Did you miss the next sentence?

The article doesn’t give details about the present level of their vacation time, sick time, or other benefits. So we don’t know if their request is extraordinary, or if they are just trying to get to par. I think it’s reasonable to assume that they were probably asking for too much, but without further details, it’s impossible to know.

I think automation and the labor surplus affects skilled labor too. There is an oversupply of lawyers, scientists, IT professionals, etc. Plus there is an international market of people willing to do those jobs for a fraction of the cost.

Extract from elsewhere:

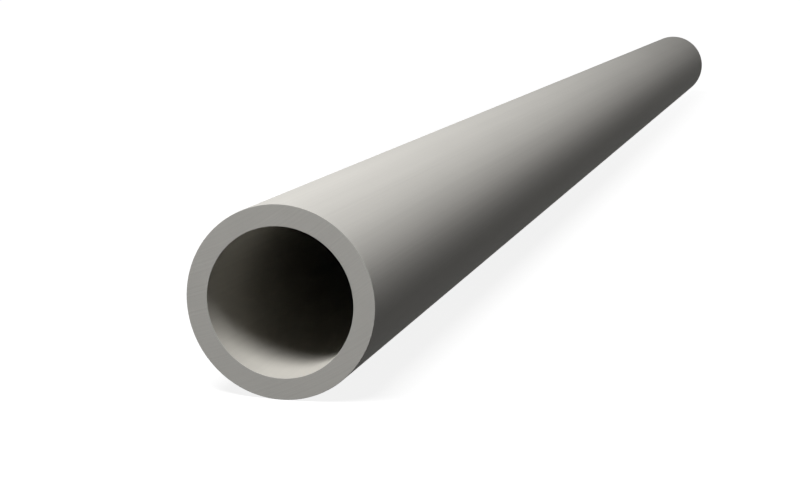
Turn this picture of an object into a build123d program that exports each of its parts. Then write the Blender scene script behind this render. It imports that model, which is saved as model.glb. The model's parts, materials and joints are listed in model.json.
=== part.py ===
from build123d import *

import os

# One length of grey PVC-U water pipe, a plain extruded tube sawn square at both ends.
# The pipe lies along Y with +Z up. The origin is on the pipe's axis, halfway along it.
# Its front end is at -Y and its rear end at +Y. Sizes are in millimetres.

# Driving dimensions: a metric pressure pipe of the SDR 9 series, in a one metre length
outside_diameter = 50.0
wall_thickness = 5.6
pipe_length = 1000.0
edge_break = 0.1  # the sawn rims are scraped by this much so that no burr is left

bore_diameter = outside_diameter - 2 * wall_thickness


def rims(part):
    """The circles where the two end faces meet the outside and the bore."""
    return part.edges().filter_by(GeomType.CIRCLE)


with BuildPart() as pipe:
    # The ring that the extruder's die gives the pipe, drawn square to the axis
    with BuildSketch(Plane.XZ):
        Circle(outside_diameter / 2)
        Circle(bore_diameter / 2, mode=Mode.SUBTRACT)
    extrude(amount=pipe_length / 2, both=True)
    chamfer(rims(pipe), edge_break)

pipe.part.label = "pipe"

os.makedirs("parts", exist_ok=True)
export_step(pipe.part, "parts/pipe.step")
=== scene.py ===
"""A length of grey water pipe: its wall, its finishes, the studio round it and the camera.

Lengths are in metres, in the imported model's own frame, and colours are linear. The pipe lies
along Y with +Z up, and its axis passes through the origin. Its front end, the one near the camera,
is at -Y. Left and right are those of someone who stands ahead of the front end and looks along +Y,
so right is +X.
"""

import json
import logging
import math
from abc import ABC, abstractmethod
from dataclasses import dataclass, field
from enum import Enum
from functools import reduce
from operator import add
from typing import Any, Iterable, Iterator, Mapping, Sequence, Union

import bmesh
import bpy
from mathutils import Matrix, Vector


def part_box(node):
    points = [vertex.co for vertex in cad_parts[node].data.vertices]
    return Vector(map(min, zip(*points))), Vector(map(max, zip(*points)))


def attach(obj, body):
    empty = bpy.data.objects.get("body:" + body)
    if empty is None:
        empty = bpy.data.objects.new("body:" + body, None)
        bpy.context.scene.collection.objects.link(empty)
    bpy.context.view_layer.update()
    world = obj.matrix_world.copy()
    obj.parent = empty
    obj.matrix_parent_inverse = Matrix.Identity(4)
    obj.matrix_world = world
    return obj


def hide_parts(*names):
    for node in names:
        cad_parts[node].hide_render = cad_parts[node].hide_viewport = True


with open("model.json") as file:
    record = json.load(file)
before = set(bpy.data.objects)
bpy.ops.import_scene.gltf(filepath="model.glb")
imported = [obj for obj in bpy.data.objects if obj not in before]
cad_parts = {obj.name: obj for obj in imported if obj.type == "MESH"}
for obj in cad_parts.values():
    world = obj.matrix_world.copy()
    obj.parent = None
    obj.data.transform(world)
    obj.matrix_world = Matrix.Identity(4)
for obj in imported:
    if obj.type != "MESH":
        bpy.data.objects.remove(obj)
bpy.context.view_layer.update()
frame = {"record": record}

log = logging.getLogger("water_pipe")

Colour = tuple[float, float, float]
Point = tuple[float, float, float]
# What an input of a node takes: the wire of another node, a number, or a colour or a place
Setting =Union["Wire", float, Sequence[float]]

MM = 0.001
MICRON = 0.000001
RIGHT_ANGLE = math.pi / 2
ALONG_PIPE = Vector((0.0, 1.0, 0.0))
NOISE_MIDDLE = 0.5

PVC_GREY: Colour = (0.621, 0.605, 0.568)
# The bore's grey is darker than the outside's: painted shade in the bore.
BORE_GREY_WITH_PAINTED_SHADE: Colour = (0.578, 0.559, 0.512)
# The sawn ends' grey is paler than the outside's: partly the whitening of sawn PVC, partly painted
# light on the end faces.
SAWN_GREY_WITH_PAINTED_LIGHT: Colour = (0.638, 0.624, 0.586)
PVC_INDEX = 1.53


# Node graphs

@dataclass(frozen=True)
class Pattern:
    """Soft noise of one size on the pipe, and how far it changes the surface."""

    size: float
    """The size of its blobs across the pipe, in metres."""
    stretch: float = 1.0
    """How many times longer they are along the pipe."""
    octaves: float = 2.0
    """How many finer octaves it has."""
    octave_share: float = 0.5
    """How strong each octave is beside the one before it."""
    tone: float = 0.0
    """The share by which it lightens the colour."""
    dulling: float = 0.0
    """How much it adds to the roughness."""
    height: float = 0.0
    """How far it raises the surface, in metres."""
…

As far as the financial industry paying well due to a shortage of talented workers, I really don’t know if I agree with that. Incomes shot up starting in the 70s in the financial industry, as far as I can tell the level of talent did not skyrocket to meet it. I have no idea why income in that field has gone up, but I’m sure there is more to the story than that.

No.

I think it is a pretty safe bet to assume they were being unreasonable.

Suppose the government asked the public sector unions to accept a 50% pay cut. Would you then say “let’s get all the facts before we decide if this is reasonable or not”?

You’re tying yourself into rather silly-looking knots trying to justify the unjustifiable. Nobody in their right mind thinks the unions are currently on the ragged edge of starvation and need an 18% raise so they don’t have to eat grass clippings.

We are dealing with the real world here - America in the 21st century, not Dickensian England where the union bosses are Oliver Twist asking for more gruel.